■ Exercise details ■
Using the data below, repeat all of it precisely.

■ Given data ■

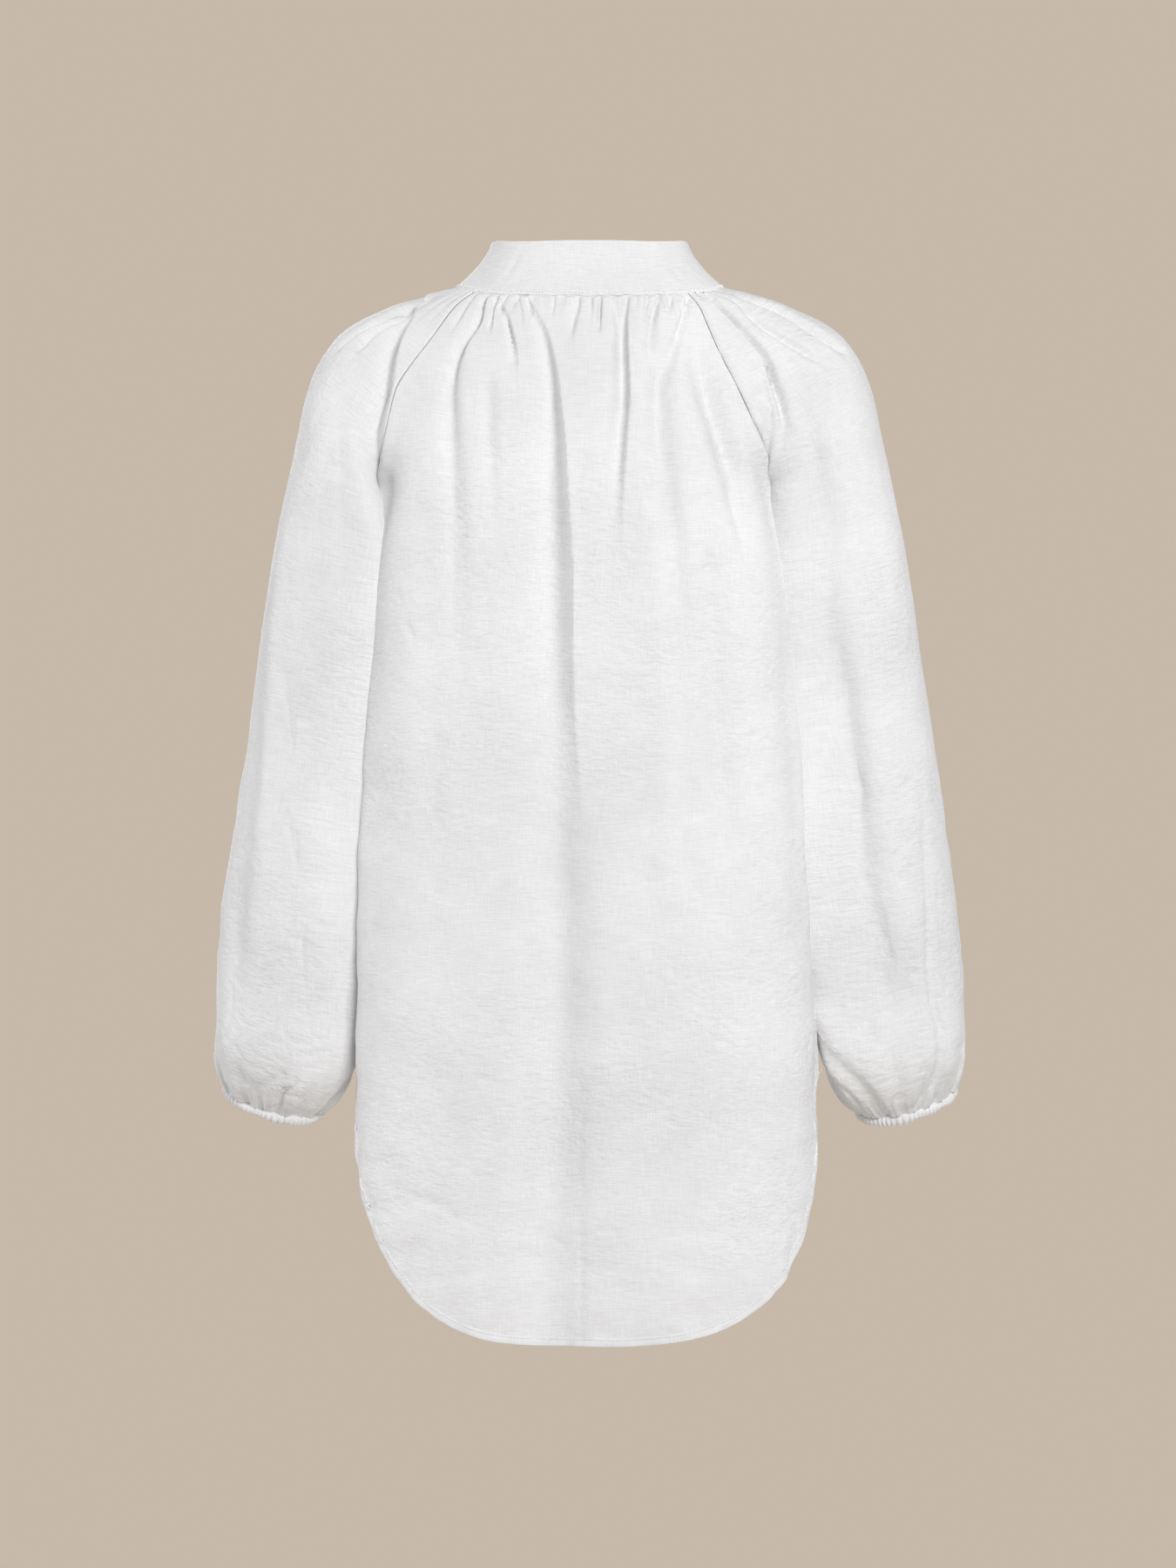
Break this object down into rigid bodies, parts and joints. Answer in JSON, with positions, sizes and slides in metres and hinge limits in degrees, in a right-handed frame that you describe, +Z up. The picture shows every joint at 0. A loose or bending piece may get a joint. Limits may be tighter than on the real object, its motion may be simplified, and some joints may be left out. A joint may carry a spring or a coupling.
{
  "type": "blouse",
  "caption": "Hollow long-sleeved linen blouse with a stand collar, gathered raglan sleeves ending in elastic cuffs, and a curved shirt-tail hem.",
  "frame": {"origin": "middle of the neck opening, at the height of the collar seam at the centre back", "axes": "+Z up along the wearer's spine, -Y towards the front of the garment, +X towards the wearer's left"},
  "size_m": [0.5948, 0.2571, 0.8516],
  "materials": {
    "back_panel": "white plain-weave linen",
    "front_panel": "white plain-weave linen",
    "sleeve_left": "white plain-weave linen",
    "sleeve_right": "white plain-weave linen",
    "collar": "white plain-weave linen",
    "cuff_left": "white plain-weave linen",
    "cuff_right": "white plain-weave linen"
  },
  "bodies": {
    "root": {"back_panel": "back_panel", "front_panel": "front_panel", "sleeve_left": "sleeve_left", "sleeve_right": "sleeve_right", "collar": "collar", "cuff_left": "cuff_left", "cuff_right": "cuff_right"}
  },
  "joints": []
}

■ Solution below ■
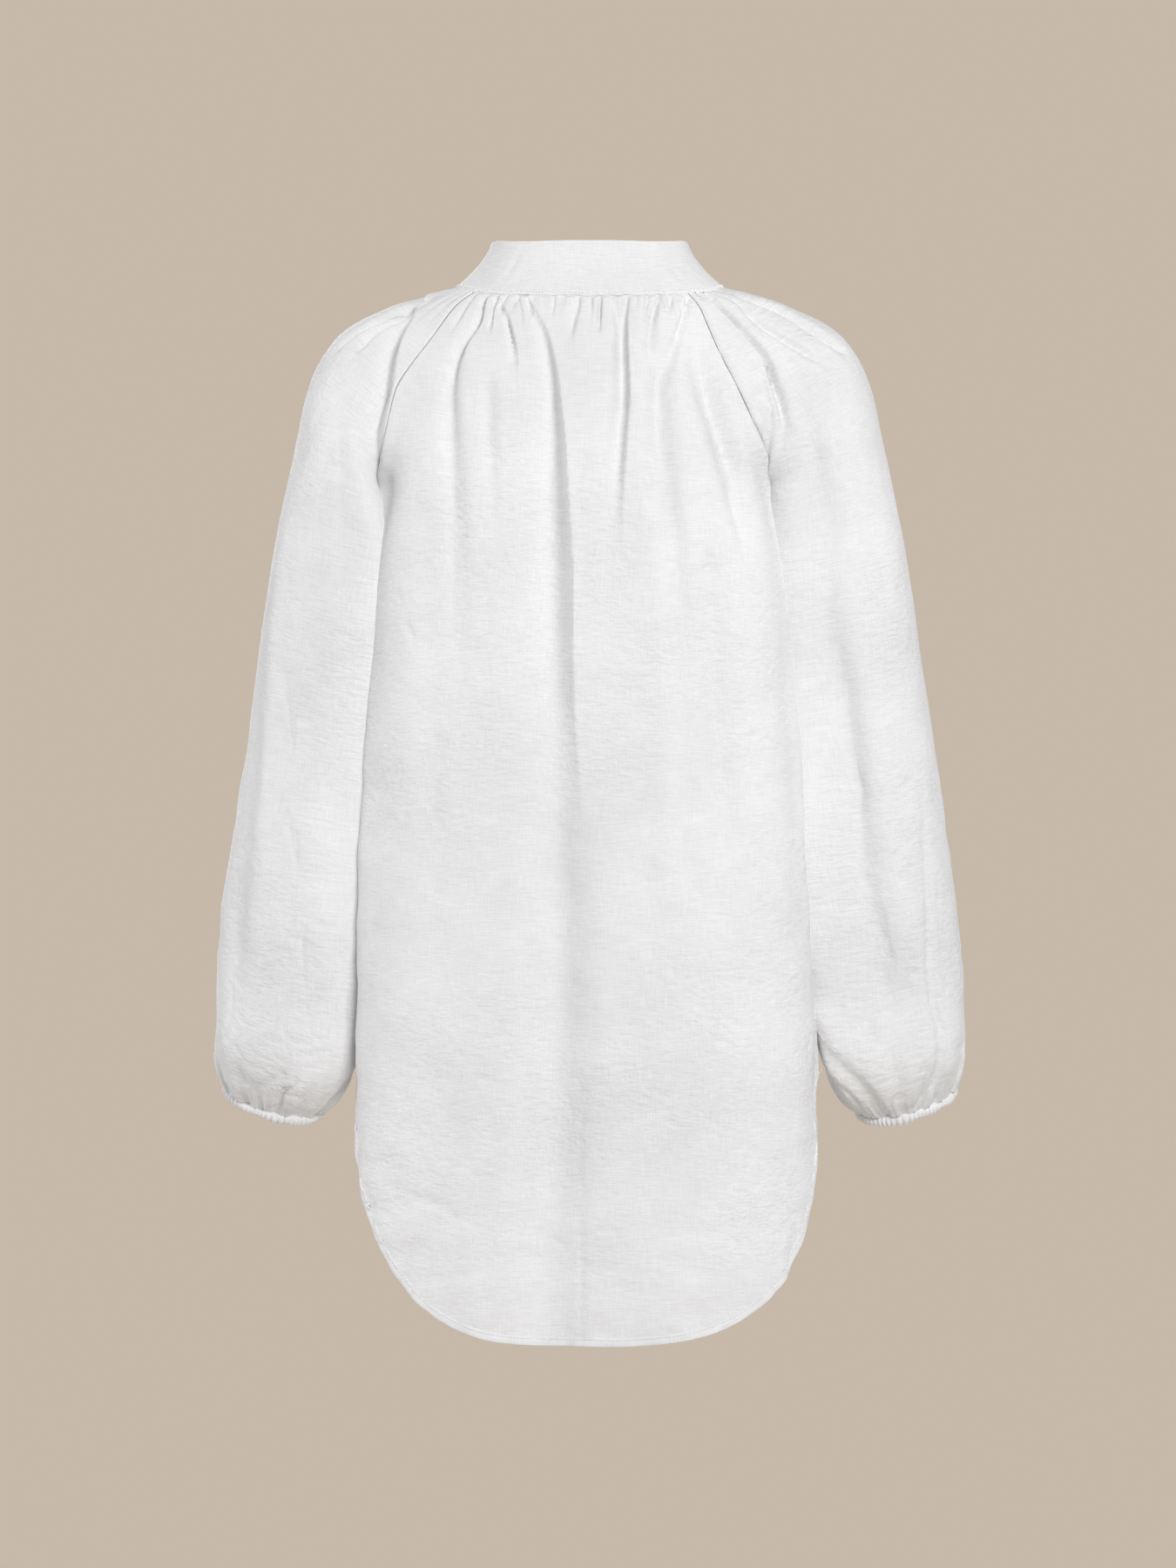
Break this object down into rigid bodies, parts and joints. Answer in JSON, with positions, sizes and slides in metres and hinge limits in degrees, in a right-handed frame that you describe, +Z up. The picture shows every joint at 0. A loose or bending piece may get a joint. Limits may be tighter than on the real object, its motion may be simplified, and some joints may be left out. A joint may carry a spring or a coupling.
{
  "type": "blouse",
  "caption": "Hollow long-sleeved linen blouse with a stand collar, gathered raglan sleeves ending in elastic cuffs, and a curved shirt-tail hem.",
  "frame": {"origin": "middle of the neck opening, at the height of the collar seam at the centre back", "axes": "+Z up along the wearer's spine, -Y towards the front of the garment, +X towards the wearer's left"},
  "size_m": [0.5948, 0.2571, 0.8516],
  "materials": {
    "back_panel": "white plain-weave linen",
    "front_panel": "white plain-weave linen",
    "sleeve_left": "white plain-weave linen",
    "sleeve_right": "white plain-weave linen",
    "collar": "white plain-weave linen",
    "cuff_left": "white plain-weave linen",
    "cuff_right": "white plain-weave linen"
  },
  "bodies": {
    "root": {"back_panel": "back_panel", "front_panel": "front_panel", "sleeve_left": "sleeve_left", "sleeve_right": "sleeve_right", "collar": "collar", "cuff_left": "cuff_left", "cuff_right": "cuff_right"}
  },
  "joints": []
}